Will you print the material below without altering a single character?

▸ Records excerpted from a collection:
=-=-=

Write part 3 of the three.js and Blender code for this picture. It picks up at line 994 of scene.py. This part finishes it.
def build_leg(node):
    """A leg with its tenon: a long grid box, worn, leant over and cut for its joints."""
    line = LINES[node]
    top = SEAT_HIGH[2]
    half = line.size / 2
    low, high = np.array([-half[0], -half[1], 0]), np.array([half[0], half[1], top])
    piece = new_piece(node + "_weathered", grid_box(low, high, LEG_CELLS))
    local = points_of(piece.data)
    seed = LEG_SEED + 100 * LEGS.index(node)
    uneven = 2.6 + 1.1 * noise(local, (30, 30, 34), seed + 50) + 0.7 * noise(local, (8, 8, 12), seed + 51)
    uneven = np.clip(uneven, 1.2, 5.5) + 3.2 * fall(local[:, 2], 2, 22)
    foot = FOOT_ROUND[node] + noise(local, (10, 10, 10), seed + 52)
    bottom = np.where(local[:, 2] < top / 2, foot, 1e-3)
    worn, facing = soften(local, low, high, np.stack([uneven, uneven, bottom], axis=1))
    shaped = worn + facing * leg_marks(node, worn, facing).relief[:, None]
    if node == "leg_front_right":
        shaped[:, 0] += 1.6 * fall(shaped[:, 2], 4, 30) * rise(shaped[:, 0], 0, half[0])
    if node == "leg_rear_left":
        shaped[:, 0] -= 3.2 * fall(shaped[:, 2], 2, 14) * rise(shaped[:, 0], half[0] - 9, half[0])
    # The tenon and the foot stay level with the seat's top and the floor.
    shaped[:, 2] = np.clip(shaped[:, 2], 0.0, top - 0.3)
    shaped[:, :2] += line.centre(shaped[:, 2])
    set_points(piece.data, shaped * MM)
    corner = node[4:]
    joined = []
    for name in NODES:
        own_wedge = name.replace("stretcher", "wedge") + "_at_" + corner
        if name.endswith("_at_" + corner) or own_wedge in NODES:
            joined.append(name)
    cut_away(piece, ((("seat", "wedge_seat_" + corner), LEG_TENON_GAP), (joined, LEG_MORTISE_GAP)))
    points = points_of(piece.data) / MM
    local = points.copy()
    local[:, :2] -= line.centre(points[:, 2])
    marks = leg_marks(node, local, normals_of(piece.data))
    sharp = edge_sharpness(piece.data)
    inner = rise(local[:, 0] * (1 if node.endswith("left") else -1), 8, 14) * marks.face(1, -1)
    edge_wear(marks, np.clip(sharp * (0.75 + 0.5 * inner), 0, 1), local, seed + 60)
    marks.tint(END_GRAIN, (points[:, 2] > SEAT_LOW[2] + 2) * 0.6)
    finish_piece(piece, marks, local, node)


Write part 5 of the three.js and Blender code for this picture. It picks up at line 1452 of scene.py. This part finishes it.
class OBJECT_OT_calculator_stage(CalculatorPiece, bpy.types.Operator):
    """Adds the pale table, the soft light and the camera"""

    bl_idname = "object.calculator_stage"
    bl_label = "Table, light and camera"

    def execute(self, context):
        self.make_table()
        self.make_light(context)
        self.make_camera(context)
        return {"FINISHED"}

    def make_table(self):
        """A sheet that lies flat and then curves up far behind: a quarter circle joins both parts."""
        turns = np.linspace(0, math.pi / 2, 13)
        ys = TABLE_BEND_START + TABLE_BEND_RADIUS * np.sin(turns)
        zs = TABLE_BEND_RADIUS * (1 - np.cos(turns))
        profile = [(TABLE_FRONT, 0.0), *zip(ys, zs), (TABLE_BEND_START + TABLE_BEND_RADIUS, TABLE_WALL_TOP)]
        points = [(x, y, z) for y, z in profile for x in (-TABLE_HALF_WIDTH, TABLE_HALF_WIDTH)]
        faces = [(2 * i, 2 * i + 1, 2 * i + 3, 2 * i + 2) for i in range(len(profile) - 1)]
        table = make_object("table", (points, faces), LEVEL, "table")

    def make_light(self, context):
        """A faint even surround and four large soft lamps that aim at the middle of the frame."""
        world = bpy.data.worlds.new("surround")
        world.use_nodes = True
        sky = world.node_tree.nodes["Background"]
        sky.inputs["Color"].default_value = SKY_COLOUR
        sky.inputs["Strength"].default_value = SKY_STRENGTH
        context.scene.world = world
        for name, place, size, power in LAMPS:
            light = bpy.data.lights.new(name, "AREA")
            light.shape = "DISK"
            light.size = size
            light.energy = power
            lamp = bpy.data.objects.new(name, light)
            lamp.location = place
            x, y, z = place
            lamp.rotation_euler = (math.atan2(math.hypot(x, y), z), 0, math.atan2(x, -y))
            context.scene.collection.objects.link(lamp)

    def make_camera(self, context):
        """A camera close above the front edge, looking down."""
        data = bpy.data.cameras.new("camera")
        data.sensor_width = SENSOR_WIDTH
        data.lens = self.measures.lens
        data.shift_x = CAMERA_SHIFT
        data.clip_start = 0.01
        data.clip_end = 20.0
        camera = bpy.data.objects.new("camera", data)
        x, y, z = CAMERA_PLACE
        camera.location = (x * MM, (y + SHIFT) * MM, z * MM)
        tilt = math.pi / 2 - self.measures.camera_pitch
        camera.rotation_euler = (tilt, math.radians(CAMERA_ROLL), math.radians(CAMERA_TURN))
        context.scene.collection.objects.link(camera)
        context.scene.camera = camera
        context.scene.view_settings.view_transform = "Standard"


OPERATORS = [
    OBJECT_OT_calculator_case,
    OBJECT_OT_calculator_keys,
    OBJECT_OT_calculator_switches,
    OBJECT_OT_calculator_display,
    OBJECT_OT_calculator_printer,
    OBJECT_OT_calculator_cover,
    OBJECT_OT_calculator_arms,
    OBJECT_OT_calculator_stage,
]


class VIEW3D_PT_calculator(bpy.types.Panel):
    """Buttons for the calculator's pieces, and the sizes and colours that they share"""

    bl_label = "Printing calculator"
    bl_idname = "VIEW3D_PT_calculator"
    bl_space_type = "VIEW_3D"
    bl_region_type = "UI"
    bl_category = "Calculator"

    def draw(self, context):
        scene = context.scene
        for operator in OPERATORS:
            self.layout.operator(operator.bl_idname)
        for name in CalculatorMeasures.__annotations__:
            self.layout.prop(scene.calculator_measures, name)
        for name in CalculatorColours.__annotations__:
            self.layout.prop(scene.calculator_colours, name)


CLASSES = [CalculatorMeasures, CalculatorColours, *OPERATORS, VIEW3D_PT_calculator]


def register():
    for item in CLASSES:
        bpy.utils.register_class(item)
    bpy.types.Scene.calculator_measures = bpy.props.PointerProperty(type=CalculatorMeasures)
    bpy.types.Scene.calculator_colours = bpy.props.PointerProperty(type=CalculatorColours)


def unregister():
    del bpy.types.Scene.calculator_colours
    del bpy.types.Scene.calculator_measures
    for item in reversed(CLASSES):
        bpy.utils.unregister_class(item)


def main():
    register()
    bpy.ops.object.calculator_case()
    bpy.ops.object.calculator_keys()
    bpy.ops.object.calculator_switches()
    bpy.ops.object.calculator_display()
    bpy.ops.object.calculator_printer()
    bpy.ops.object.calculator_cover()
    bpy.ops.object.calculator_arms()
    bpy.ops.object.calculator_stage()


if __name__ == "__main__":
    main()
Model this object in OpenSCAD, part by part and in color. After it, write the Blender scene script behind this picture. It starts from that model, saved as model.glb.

=-=-=

▸ Problem solution:
Write part 3 of the three.js and Blender code for this picture. It picks up at line 994 of scene.py. This part finishes it.
def build_leg(node):
    """A leg with its tenon: a long grid box, worn, leant over and cut for its joints."""
    line = LINES[node]
    top = SEAT_HIGH[2]
    half = line.size / 2
    low, high = np.array([-half[0], -half[1], 0]), np.array([half[0], half[1], top])
    piece = new_piece(node + "_weathered", grid_box(low, high, LEG_CELLS))
    local = points_of(piece.data)
    seed = LEG_SEED + 100 * LEGS.index(node)
    uneven = 2.6 + 1.1 * noise(local, (30, 30, 34), seed + 50) + 0.7 * noise(local, (8, 8, 12), seed + 51)
    uneven = np.clip(uneven, 1.2, 5.5) + 3.2 * fall(local[:, 2], 2, 22)
    foot = FOOT_ROUND[node] + noise(local, (10, 10, 10), seed + 52)
    bottom = np.where(local[:, 2] < top / 2, foot, 1e-3)
    worn, facing = soften(local, low, high, np.stack([uneven, uneven, bottom], axis=1))
    shaped = worn + facing * leg_marks(node, worn, facing).relief[:, None]
    if node == "leg_front_right":
        shaped[:, 0] += 1.6 * fall(shaped[:, 2], 4, 30) * rise(shaped[:, 0], 0, half[0])
    if node == "leg_rear_left":
        shaped[:, 0] -= 3.2 * fall(shaped[:, 2], 2, 14) * rise(shaped[:, 0], half[0] - 9, half[0])
    # The tenon and the foot stay level with the seat's top and the floor.
    shaped[:, 2] = np.clip(shaped[:, 2], 0.0, top - 0.3)
    shaped[:, :2] += line.centre(shaped[:, 2])
    set_points(piece.data, shaped * MM)
    corner = node[4:]
    joined = []
    for name in NODES:
        own_wedge = name.replace("stretcher", "wedge") + "_at_" + corner
        if name.endswith("_at_" + corner) or own_wedge in NODES:
            joined.append(name)
    cut_away(piece, ((("seat", "wedge_seat_" + corner), LEG_TENON_GAP), (joined, LEG_MORTISE_GAP)))
    points = points_of(piece.data) / MM
    local = points.copy()
    local[:, :2] -= line.centre(points[:, 2])
    marks = leg_marks(node, local, normals_of(piece.data))
    sharp = edge_sharpness(piece.data)
    inner = rise(local[:, 0] * (1 if node.endswith("left") else -1), 8, 14) * marks.face(1, -1)
    edge_wear(marks, np.clip(sharp * (0.75 + 0.5 * inner), 0, 1), local, seed + 60)
    marks.tint(END_GRAIN, (points[:, 2] > SEAT_LOW[2] + 2) * 0.6)
    finish_piece(piece, marks, local, node)


Write part 5 of the three.js and Blender code for this picture. It picks up at line 1452 of scene.py. This part finishes it.
class OBJECT_OT_calculator_stage(CalculatorPiece, bpy.types.Operator):
    """Adds the pale table, the soft light and the camera"""

    bl_idname = "object.calculator_stage"
    bl_label = "Table, light and camera"

    def execute(self, context):
        self.make_table()
        self.make_light(context)
        self.make_camera(context)
        return {"FINISHED"}

    def make_table(self):
        """A sheet that lies flat and then curves up far behind: a quarter circle joins both parts."""
        turns = np.linspace(0, math.pi / 2, 13)
        ys = TABLE_BEND_START + TABLE_BEND_RADIUS * np.sin(turns)
        zs = TABLE_BEND_RADIUS * (1 - np.cos(turns))
        profile = [(TABLE_FRONT, 0.0), *zip(ys, zs), (TABLE_BEND_START + TABLE_BEND_RADIUS, TABLE_WALL_TOP)]
        points = [(x, y, z) for y, z in profile for x in (-TABLE_HALF_WIDTH, TABLE_HALF_WIDTH)]
        faces = [(2 * i, 2 * i + 1, 2 * i + 3, 2 * i + 2) for i in range(len(profile) - 1)]
        table = make_object("table", (points, faces), LEVEL, "table")

    def make_light(self, context):
        """A faint even surround and four large soft lamps that aim at the middle of the frame."""
        world = bpy.data.worlds.new("surround")
        world.use_nodes = True
        sky = world.node_tree.nodes["Background"]
        sky.inputs["Color"].default_value = SKY_COLOUR
        sky.inputs["Strength"].default_value = SKY_STRENGTH
        context.scene.world = world
        for name, place, size, power in LAMPS:
            light = bpy.data.lights.new(name, "AREA")
            light.shape = "DISK"
            light.size = size
            light.energy = power
            lamp = bpy.data.objects.new(name, light)
            lamp.location = place
            x, y, z = place
            lamp.rotation_euler = (math.atan2(math.hypot(x, y), z), 0, math.atan2(x, -y))
            context.scene.collection.objects.link(lamp)

    def make_camera(self, context):
        """A camera close above the front edge, looking down."""
        data = bpy.data.cameras.new("camera")
        data.sensor_width = SENSOR_WIDTH
        data.lens = self.measures.lens
        data.shift_x = CAMERA_SHIFT
        data.clip_start = 0.01
        data.clip_end = 20.0
        camera = bpy.data.objects.new("camera", data)
        x, y, z = CAMERA_PLACE
        camera.location = (x * MM, (y + SHIFT) * MM, z * MM)
        tilt = math.pi / 2 - self.measures.camera_pitch
        camera.rotation_euler = (tilt, math.radians(CAMERA_ROLL), math.radians(CAMERA_TURN))
        context.scene.collection.objects.link(camera)
        context.scene.camera = camera
        context.scene.view_settings.view_transform = "Standard"


OPERATORS = [
    OBJECT_OT_calculator_case,
    OBJECT_OT_calculator_keys,
    OBJECT_OT_calculator_switches,
    OBJECT_OT_calculator_display,
    OBJECT_OT_calculator_printer,
    OBJECT_OT_calculator_cover,
    OBJECT_OT_calculator_arms,
    OBJECT_OT_calculator_stage,
]


class VIEW3D_PT_calculator(bpy.types.Panel):
    """Buttons for the calculator's pieces, and the sizes and colours that they share"""

    bl_label = "Printing calculator"
    bl_idname = "VIEW3D_PT_calculator"
    bl_space_type = "VIEW_3D"
    bl_region_type = "UI"
    bl_category = "Calculator"

    def draw(self, context):
        scene = context.scene
        for operator in OPERATORS:
            self.layout.operator(operator.bl_idname)
        for name in CalculatorMeasures.__annotations__:
            self.layout.prop(scene.calculator_measures, name)
        for name in CalculatorColours.__annotations__:
            self.layout.prop(scene.calculator_colours, name)


CLASSES = [CalculatorMeasures, CalculatorColours, *OPERATORS, VIEW3D_PT_calculator]


def register():
    for item in CLASSES:
        bpy.utils.register_class(item)
    bpy.types.Scene.calculator_measures = bpy.props.PointerProperty(type=CalculatorMeasures)
    bpy.types.Scene.calculator_colours = bpy.props.PointerProperty(type=CalculatorColours)


def unregister():
    del bpy.types.Scene.calculator_colours
    del bpy.types.Scene.calculator_measures
    for item in reversed(CLASSES):
        bpy.utils.unregister_class(item)


def main():
    register()
    bpy.ops.object.calculator_case()
    bpy.ops.object.calculator_keys()
    bpy.ops.object.calculator_switches()
    bpy.ops.object.calculator_display()
    bpy.ops.object.calculator_printer()
    bpy.ops.object.calculator_cover()
    bpy.ops.object.calculator_arms()
    bpy.ops.object.calculator_stage()


if __name__ == "__main__":
    main()
Model this object in OpenSCAD, part by part and in color. After it, write the Blender scene script behind this picture. It starts from that model, saved as model.glb.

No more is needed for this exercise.